■ PROBLEM TO SOLVE ■
Reproduce the listing below without any change.

-- start DATASET EXTRACT --

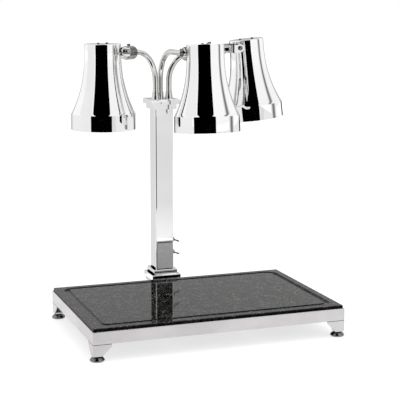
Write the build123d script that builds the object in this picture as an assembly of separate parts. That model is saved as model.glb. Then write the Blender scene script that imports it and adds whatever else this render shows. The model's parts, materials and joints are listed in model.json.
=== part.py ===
from build123d import *
import math
import os

# Three-lamp carving station: a steel frame on four feet carries a stone board, and a
# square post behind the board carries three bent arms, each with a bell-shaped lamp.
# Millimetres. Origin: centre of the frame on the surface that it stands on.
# +X right, -Y to the front, +Z up.

# ---- base frame ----
frame_x = 610.0            # outside length of the frame
frame_y = 400.0            # outside depth of the frame
foot_h = 13.0
leg_h = 27.0
rail_h = 28.5
sheet = 2.0                # sheet thickness of rails and legs
ledge_w = 18.0             # inward ledge that carries the board
leg_top_w = 43.0
leg_foot_w = 22.0
leg_lip = 6.0              # upright edge at the outer end of each gusset
leg_tab_h = 10.0           # tab that is welded inside the rail
rail_z = foot_h + leg_h
frame_top = rail_z + rail_h

# ---- board ----
board_gap = 0.4            # clearance between the board and the rails
board_rise = 7.5           # the board stands this much above the frame
board_t = 20.0
pad_t = 2.0
pad_size = 12.0
groove_in = 18.0           # from the board's edge to the juice groove
groove_w = 13.0
groove_depth = 3.2
groove_corner = 26.0
board_top = frame_top + board_rise
board_z = board_top - board_t
ledge_z = board_z - pad_t
board_x = frame_x - 2 * sheet - 2 * board_gap
board_y = frame_y - 2 * sheet - 2 * board_gap

# ---- feet ----
foot_r = 17.0
foot_inset = 12.0          # foot centre from the frame's outside faces
stud_r = 4.0
running = 0.05             # radial clearance of running fits

# ---- post, plinth and cap ----
post_y = 251.0
post_w = 48.0
post_wall = 2.0
post_corner = 3.0
step_out = 7.0             # each plinth or cap plate stands out this much more
step_h = 12.7
post_exposed = 416.0
post_z = frame_top + 2 * step_h
post_top = post_z + post_exposed
cap_z = post_top + step_h
cap_top = cap_z + step_h
cap_skirt_wall = 2.5
rod_r = 3.0
rod_dy = -14.0
shelf_t = 5.0
shelf_w = 70.0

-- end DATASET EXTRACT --

■ ANSWER TO THE EXERCISE ■
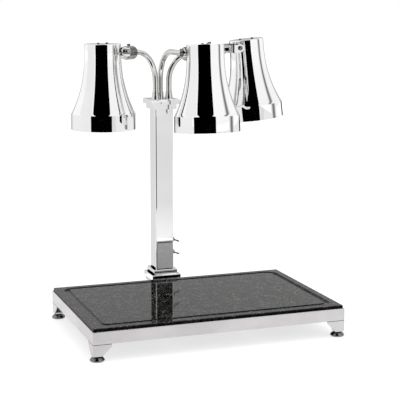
Write the build123d script that builds the object in this picture as an assembly of separate parts. That model is saved as model.glb. Then write the Blender scene script that imports it and adds whatever else this render shows. The model's parts, materials and joints are listed in model.json.
=== part.py ===
from build123d import *
import math
import os

# Three-lamp carving station: a steel frame on four feet carries a stone board, and a
# square post behind the board carries three bent arms, each with a bell-shaped lamp.
# Millimetres. Origin: centre of the frame on the surface that it stands on.
# +X right, -Y to the front, +Z up.

# ---- base frame ----
frame_x = 610.0            # outside length of the frame
frame_y = 400.0            # outside depth of the frame
foot_h = 13.0
leg_h = 27.0
rail_h = 28.5
sheet = 2.0                # sheet thickness of rails and legs
ledge_w = 18.0             # inward ledge that carries the board
leg_top_w = 43.0
leg_foot_w = 22.0
leg_lip = 6.0              # upright edge at the outer end of each gusset
leg_tab_h = 10.0           # tab that is welded inside the rail
rail_z = foot_h + leg_h
frame_top = rail_z + rail_h

# ---- board ----
board_gap = 0.4            # clearance between the board and the rails
board_rise = 7.5           # the board stands this much above the frame
board_t = 20.0
pad_t = 2.0
pad_size = 12.0
groove_in = 18.0           # from the board's edge to the juice groove
groove_w = 13.0
groove_depth = 3.2
groove_corner = 26.0
board_top = frame_top + board_rise
board_z = board_top - board_t
ledge_z = board_z - pad_t
board_x = frame_x - 2 * sheet - 2 * board_gap
board_y = frame_y - 2 * sheet - 2 * board_gap

# ---- feet ----
foot_r = 17.0
foot_inset = 12.0          # foot centre from the frame's outside faces
stud_r = 4.0
running = 0.05             # radial clearance of running fits

# ---- post, plinth and cap ----
post_y = 251.0
post_w = 48.0
post_wall = 2.0
post_corner = 3.0
step_out = 7.0             # each plinth or cap plate stands out this much more
step_h = 12.7
post_exposed = 416.0
post_z = frame_top + 2 * step_h
post_top = post_z + post_exposed
cap_z = post_top + step_h
cap_top = cap_z + step_h
cap_skirt_wall = 2.5
rod_r = 3.0
rod_dy = -14.0
shelf_t = 5.0
shelf_w = 70.0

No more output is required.